2. Ethereum Public Chain

The Ethereum public chain began in 2015, and we also refer to it as Blockchain 2.0.

Why was Ethereum created?

Although Bitcoin was successful, it could only be used for transfers and could not develop decentralized applications (DApps).

The goals proposed by Ethereum are:

  • Support for smart contracts: Allow developers to write and run code on the blockchain, automatically executing protocols.
  • Create a "app store" for blockchain: Not only can tokens be issued, but financial, gaming, social, and other applications can also be created.

Limitations of Ethereum

Ethereum also has its limitations, such as:

  • Slow transaction speed (around 15 TPS).
  • High transaction costs (Gas fees are too expensive).
  • Severe network congestion, etc.
    These issues also led to the emergence of Layer 2 scaling solutions and new public chains.

3. Ethereum Layer 2 Network (L2)

L2 is an extension of Ethereum, with its underlying structure still based on Ethereum, mainly emerging in 2021. Major representatives include: Arbitrum, Optimism, zkSync, Polygon, etc.

Why is there a need for Layer 2 scaling?

The reason for Layer 2 scaling is that Ethereum transactions are still too slow, and fees are still too high, limiting both developers and users.

The goals of Layer 2 networks are:

  • Reduce transaction costs (lower Gas fees from dozens of dollars to a few cents).
  • Increase transaction speed (process thousands of transactions per second, allowing DeFi, NFTs, and blockchain games to run more smoothly).
  • Still rely on Ethereum's security.
    The main solutions are Rollups and sidechains.

But Ethereum still faces challenges, such as:

  • The network congestion issue of Ethereum itself still exists.
  • Not everyone is willing to rely on Ethereum; some projects hope to establish their own independent public chains.
    Thus, new public chains have emerged!

4. The Rise of New Public Chains:

New public chains began after 2020, with major representatives such as: Solana, Avalanche, BNB Chain, Sui, Aptos, etc.

Why is there a need for new public chains?

Although Layer 2 has alleviated Ethereum's problems, many developers feel:
Directly establishing a faster and cheaper public chain may be better than using L2.
Ethereum's upgrades take time, while new public chains can quickly fill market demand.

Innovations brought by new public chains

Indeed, new public chains have also brought significant innovations:

  • High-performance public chains (Solana TPS 5000+, Avalanche 3000+).
  • Low transaction fees (almost no Gas fees).
  • More developer-friendly environments (Sui, Aptos use the Move language).

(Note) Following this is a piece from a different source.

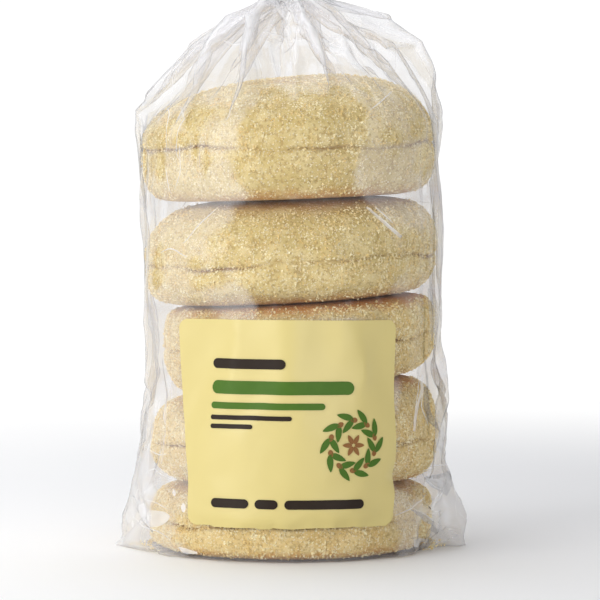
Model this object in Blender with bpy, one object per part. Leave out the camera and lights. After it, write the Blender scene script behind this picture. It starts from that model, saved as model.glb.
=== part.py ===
"""Clear bag of five stacked english muffins, standing on its flat base.

Metres, +Z up, front towards -Y, origin under the middle of the base.

bag    one closed solid out to the film's own outline: flat base with pointed side
       corners, walls that draw in between the muffins, folded shoulders, a pleated
       neck and the loose ruffle of film above the tie
label  thin printed panel with round corners, on the front of the bag
tie    twist tie round the neck, with its two ends twisted together
"""

import math

import bmesh
import bpy
from mathutils import Matrix, Vector

MM = 0.001
GAP = 0.3 * MM  # clear space between neighbouring pieces

# Outline of the bag from the floor up. Each row holds the height, how far the film
# reaches to the left and to the right, how far it reaches to the front and back,
# and the depth of its folds, all in millimetres.
OUTLINE = (
    (0.0, 53.6, 53.6, 47.4, 0.0),
    (2.0, 55.0, 55.0, 48.6, 0.3),
    (13.0, 53.8, 54.6, 48.0, 0.5),
    (30.0, 50.6, 52.4, 47.6, 0.5),
    (47.0, 47.4, 50.0, 47.2, 0.3),
    (60.0, 45.6, 47.4, 46.4, 0.3),
    (76.0, 46.0, 48.0, 46.6, 0.3),
    (93.0, 47.6, 48.6, 47.4, 0.3),
    (110.0, 47.0, 47.6, 46.6, 0.4),
    (126.0, 48.0, 47.4, 46.8, 0.6),
    (136.0, 48.4, 47.8, 46.0, 0.8),
    (147.0, 40.0, 45.2, 41.8, 2.2),
    (155.0, 31.0, 40.4, 33.4, 3.6),
    (163.0, 19.6, 26.4, 20.6, 3.0),
    (168.5, 9.4, 8.0, 8.6, 1.0),
    (171.0, 7.0, 2.6, 4.8, 0.3),
    (176.0, 7.0, 2.6, 4.8, 0.3),
    (181.0, 12.6, 6.4, 6.4, 0.9),
    (193.0, 21.0, 11.6, 8.2, 1.8),
    (212.0, 29.0, 15.4, 10.4, 2.4),
)
RINGS_PER_ROW = 3  # rings of points from one row of the outline to the next
BAG_SIDES = 64  # points round each ring
CORNER_SHARPNESS = 7  # how narrow the film's left and right corners are
FOLDS = ((7, 0.9, 0.45), (11, 2.3, 0.33), (18, 0.4, 0.22))  # count, phase, share

LABEL_WIDTH = 72.0 * MM  # measured round the curve
LABEL_BOTTOM = 11.0 * MM
LABEL_TOP = 73.5 * MM
LABEL_RADIUS = 3.0 * MM  # of its corners
LABEL_THICK = 0.3 * MM
LABEL_SHIFT = -1.0 * MM  # sideways
LABEL_ARC_STEPS = 4  # columns in each round corner
LABEL_FLAT_STEPS = 14  # columns between the corners
LABEL_ROWS = 12

NECK_CENTRE = Vector((-2.2 * MM, 0, 173.5 * MM))
NECK_RADIUS = 4.8 * MM
TIE_BAND = 3.6 * MM  # width of the tie's ribbon
TIE_THICK = 0.7 * MM
TIE_SIDES = 36
TWIST_LENGTH = 11.0 * MM
TWIST_TURNS = 2.5
TWIST_SECTION = (2.4 * MM, 1.3 * MM)
TWIST_STEPS = 30
TIP_LENGTH = 6.0 * MM
TIP_SPREAD = math.radians(28)
TIP_CLIMB = math.radians(14)
TIP_SECTION = (2.2 * MM, 0.7 * MM)
TWIST_HEADING = math.radians(-38)  # the ends point to the front right


def material(name, colour, roughness, alpha=1.0):
    made = bpy.data.materials.new(name)
    made.use_nodes = True
    shader = made.node_tree.nodes["Principled BSDF"]
    shader.inputs["Base Color"].default_value = (*colour, 1)
    shader.inputs["Roughness"].default_value = roughness
    shader.inputs["Metallic"].default_value = 0
    shader.inputs["Alpha"].default_value = alpha
    return made


def add_object(name, bm, finish):
    bmesh.ops.recalc_face_normals(bm, faces=bm.faces)
    mesh = bpy.data.meshes.new(name)
    bm.to_mesh(mesh)
    bm.free()
    mesh.materials.append(finish)
    mesh.shade_smooth()
    mesh.set_sharp_from_angle(angle=math.radians(40))
    made = bpy.data.objects.new(name, mesh)
    bpy.context.scene.collection.objects.link(made)
    return made


def outline_at(height):
    """The outline's columns at this height, on a smooth curve through its rows."""
    last = len(OUTLINE) - 2
    at = next((i for i in range(last) if height <= OUTLINE[i + 1][0]), last)
    rows = [OUTLINE[min(max(at + step, 0), last + 1)] for step in (-1, 0, 1, 2)]
    span = rows[2][0] - rows[1][0]
    t = (height - rows[1][0]) / span
    found = []
    for column in range(1, 5):
        before, start, end, after = (row[column] for row in rows)
        slope_in = (end - before) / max(rows[2][0] - rows[0][0], span) * span
        slope_out = (after - start) / max(rows[3][0] - rows[1][0], span) * span
        found.append(
            start * (2 * t**3 - 3 * t**2 + 1)
            + slope_in * (t**3 - 2 * t**2 + t)
            + end * (3 * t**2 - 2 * t**3)
            + slope_out * (t**3 - t**2)
        )
    return found


def fold_wave(turn, height):
    """From 0 to 1 round the bag. The folds lean a little as they climb."""
    lean = 0.006 * height
    wave = sum(
        share * math.cos(count * (turn + lean) + phase) for count, phase, share in FOLDS
    )
    return (1 - wave) / 2


def bag_point(turn, height, out=0.0):
    """Point of the film at this angle from +X and this height, both lengths in mm."""
    left, right, depth, folds = outline_at(height)
    half = (left + right) / 2
    side = abs(math.cos(turn)) ** CORNER_SHARPNESS
    reach = depth + (half - depth) * side
    reach += out - folds * fold_wave(turn, height) * (1 - side)
    x = (right - left) / 2 + reach * math.cos(turn)
    return Vector((x, reach * math.sin(turn), height)) * MM


def ring_heights():
    heights = [OUTLINE[0][0]]
    for low, high in zip(OUTLINE, OUTLINE[1:]):
        for step in range(1, RINGS_PER_ROW + 1):
            heights.append(low[0] + (high[0] - low[0]) * step / RINGS_PER_ROW)
    return heights


def bridge(bm, first, second):
    """Quads between two closed rings of points."""
    count = len(first)
    for i in range(count):
        j = (i + 1) % count
        bm.faces.new((first[i], first[j], second[j], second[i]))


def make_bag():
    bm = bmesh.new()
    turns = [math.tau * i / BAG_SIDES for i in range(BAG_SIDES)]
    rings = [
        [bm.verts.new(bag_point(turn, height)) for turn in turns]
        for height in ring_heights()
    ]
    for lower, upper in zip(rings, rings[1:]):
        bridge(bm, lower, upper)
    bm.faces.new(rings[0])
    bm.faces.new(rings[-1])
    return add_object("bag", bm, material("clear_film", (0.93, 0.93, 0.94), 0.08, 0.35))


def label_columns():
    """(distance from the middle, half height) of each column of the label's points."""
    half_width = LABEL_WIDTH / 2
    half_height = (LABEL_TOP - LABEL_BOTTOM) / 2
    right = []
    for step in range(LABEL_ARC_STEPS + 1):
        angle = math.pi / 2 * step / LABEL_ARC_STEPS
        across = half_width - LABEL_RADIUS * (1 - math.sin(angle))
        along = half_height - LABEL_RADIUS * (1 - math.cos(angle))
        right.append((across, along))
    flat = [
        (half_width - LABEL_RADIUS) * (2 * step / LABEL_FLAT_STEPS - 1)
        for step in range(1, LABEL_FLAT_STEPS)
    ]
    left = [(-across, along) for across, along in reversed(right)]
    return left + [(across, half_height) for across in flat] + right


def label_ring(bm, across, half_height, out):
    """The label's points at one column, from the bottom up."""
    middle = (LABEL_TOP + LABEL_BOTTOM) / 2
    turn = -math.pi / 2 + (across + LABEL_SHIFT) / (OUTLINE[5][3] * MM)
    heights = [
        middle + half_height * (2 * row / LABEL_ROWS - 1) for row in range(LABEL_ROWS + 1)
    ]
    return [bm.verts.new(bag_point(turn, height / MM, out / MM)) for height in heights]


def make_label():
    bm = bmesh.new()
    columns = label_columns()
    rings = []
    for across, half_height in columns:
        back = label_ring(bm, across, half_height, GAP)
        front = label_ring(bm, across, half_height, GAP + LABEL_THICK)
        rings.append(back + front[::-1])
    for first, second in zip(rings, rings[1:]):
        bridge(bm, first, second)
    bm.faces.new(rings[0])
    bm.faces.new(rings[-1])
    return add_object("label", bm, material("label_print", (0.86, 0.76, 0.34), 0.4))


def tie_band():
    bm = bmesh.new()
    inner = NECK_RADIUS + GAP
    outer = inner + TIE_THICK
    corners = (
        (inner, -TIE_BAND / 2),
        (outer, -TIE_BAND / 2),
        (outer, TIE_BAND / 2),
        (inner, TIE_BAND / 2),
    )
    rings = []
    for step in range(TIE_SIDES):
        turn = math.tau * step / TIE_SIDES
        across = Vector((math.cos(turn), math.sin(turn), 0))
        rings.append(
            [
                bm.verts.new(NECK_CENTRE + across * reach + Vector((0, 0, rise)))
                for reach, rise in corners
            ]
        )
    for first, second in zip(rings, rings[1:] + rings[:1]):
        bridge(bm, first, second)
    return bm


def heading_vector(heading, climb=0.0):
    """Unit vector at this angle from +X, tipped up by climb."""
    level = math.cos(climb)
    return Vector((level * math.cos(heading), level * math.sin(heading), math.sin(climb)))


def twisted_bar(start, forward, length, turns, section):
    """A bar of oblong section along forward, twisted as it goes."""
    bm = bmesh.new()
    across = Vector((0, 0, 1)).cross(forward).normalized()
    up = forward.cross(across)
    rings = []
    for step in range(TWIST_STEPS + 1):
        share = step / TWIST_STEPS
        spin = Matrix.Rotation(math.tau * turns * share, 3, forward)
        wide = spin @ across * (section[0] / 2)
        high = spin @ up * (section[1] / 2)
        centre = start + forward * (length * share)
        rings.append(
            [
                bm.verts.new(centre + wide * a + high * b)
                for a, b in ((-1, -1), (1, -1), (1, 1), (-1, 1))
            ]
        )
    for first, second in zip(rings, rings[1:]):
        bridge(bm, first, second)
    bm.faces.new(rings[0])
    bm.faces.new(rings[-1])
    return bm


def join_to(base, other):
    """Unites the two solids for good and drops the second."""
    union = base.modifiers.new("union", "BOOLEAN")
    union.operation = "UNION"
    union.object = other
    graph = bpy.context.evaluated_depsgraph_get()
    joined = bpy.data.meshes.new_from_object(base.evaluated_get(graph))
    base.modifiers.remove(union)
    base.data = joined
    bpy.data.objects.remove(other)


def make_tie():
    paper = material("tie_paper", (0.85, 0.85, 0.83), 0.5)
    tie = add_object("tie", tie_band(), paper)
    forward = heading_vector(TWIST_HEADING)
    root = NECK_CENTRE + forward * (NECK_RADIUS + GAP + TIE_THICK / 2)
    twist = twisted_bar(root, forward, TWIST_LENGTH, TWIST_TURNS, TWIST_SECTION)
    join_to(tie, add_object("twist", twist, paper))
    knot = root + forward * (TWIST_LENGTH - TIE_THICK)
    for side in (-1, 1):
        away = heading_vector(TWIST_HEADING + side * TIP_SPREAD, side * TIP_CLIMB)
        start = knot + Vector((0, 0, side * TIE_THICK / 2))
        tip = twisted_bar(start, away, TIP_LENGTH, side * 0.2, TIP_SECTION)
        join_to(tie, add_object("tip", tip, paper))
    return tie


def clear_scene():
    for found in list(bpy.data.objects):
        bpy.data.objects.remove(found)


clear_scene()
make_bag()
make_label()
make_tie()
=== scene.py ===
import math

import bpy
import numpy as np
from mathutils import Matrix, Vector, noise
from mathutils.bvhtree import BVHTree
from mathutils.geometry import delaunay_2d_cdt


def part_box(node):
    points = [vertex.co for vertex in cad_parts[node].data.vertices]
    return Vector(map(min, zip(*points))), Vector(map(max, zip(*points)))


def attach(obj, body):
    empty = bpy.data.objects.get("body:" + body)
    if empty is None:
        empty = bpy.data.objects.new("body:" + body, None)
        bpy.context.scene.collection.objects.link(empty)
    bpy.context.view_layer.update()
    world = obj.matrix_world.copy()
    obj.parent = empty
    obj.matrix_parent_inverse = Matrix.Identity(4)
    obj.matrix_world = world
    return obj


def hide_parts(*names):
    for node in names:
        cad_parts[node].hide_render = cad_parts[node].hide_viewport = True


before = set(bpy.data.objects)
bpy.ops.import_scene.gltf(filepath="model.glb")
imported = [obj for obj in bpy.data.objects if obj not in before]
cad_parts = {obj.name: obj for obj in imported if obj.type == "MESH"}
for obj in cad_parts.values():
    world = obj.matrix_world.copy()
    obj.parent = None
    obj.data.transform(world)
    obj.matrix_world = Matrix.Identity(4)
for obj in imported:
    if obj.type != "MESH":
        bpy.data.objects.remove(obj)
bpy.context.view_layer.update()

labelLow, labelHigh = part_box("label")
tieLow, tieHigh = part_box("tie")
mm = 0.001
rng = np.random.default_rng(41)


def operator(operation, swapped=False):
    def apply(first, second):
        if swapped:
            return first.maths(operation, second, first)
        return first.maths(operation, first, second)
    return apply


class Socket:
    __add__, __radd__ = operator("ADD"), operator("ADD", swapped=True)
    __sub__, __rsub__ = operator("SUBTRACT"), operator("SUBTRACT", swapped=True)
    __mul__, __rmul__ = operator("MULTIPLY"), operator("MULTIPLY", swapped=True)

    def __init__(self, shader, link):
        self.shader = shader
        self.link = link

    def maths(self, operation, first, second, clamp=False):
        settings = {"operation": operation, "use_clamp": clamp}
        return self.shader.node("Math", settings, {0: first, 1: second})

    def clamped(self):
        return self.maths("ADD", self, 0.0, clamp=True)

    def between(self, low, high):  # 0 at low, 1 at high, smooth
        span = {"interpolation_type": "SMOOTHSTEP"}
        values = {"Value": self, "From Min": low, "From Max": high}
        return self.shader.node("MapRange", span, values)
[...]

Challenges of new public chains

New public chains also face significant challenges, such as:

  • Lower decentralization compared to Ethereum (e.g., some nodes in Solana are centralized).
  • Security and stability issues (for example, Solana has experienced many outages).
  • Network effects are not as strong as Ethereum (developers and funds still trust Ethereum more).
    The goal of new public chains is to provide faster and cheaper chains, but they still need to continuously improve decentralization and security.

Summary: The Evolutionary Path of Public Chains

To summarize:
Bitcoin (BTC) → Solves the problem of centralized finance but can only transfer funds.
Ethereum (ETH) → Solves the problem of Bitcoin being limited to transfers by introducing smart contracts, opening the Web3 era.
Ethereum Layer 2 (L2) → Addresses Ethereum's slow transactions and high fees, enhancing scalability.
New public chains (like Solana, etc.) → Directly create faster and cheaper blockchains, challenging Ethereum's position.

Currently, Ethereum remains the most important public chain, but the rise of new public chains and L2 will continue to drive the development of the entire Web3 ecosystem.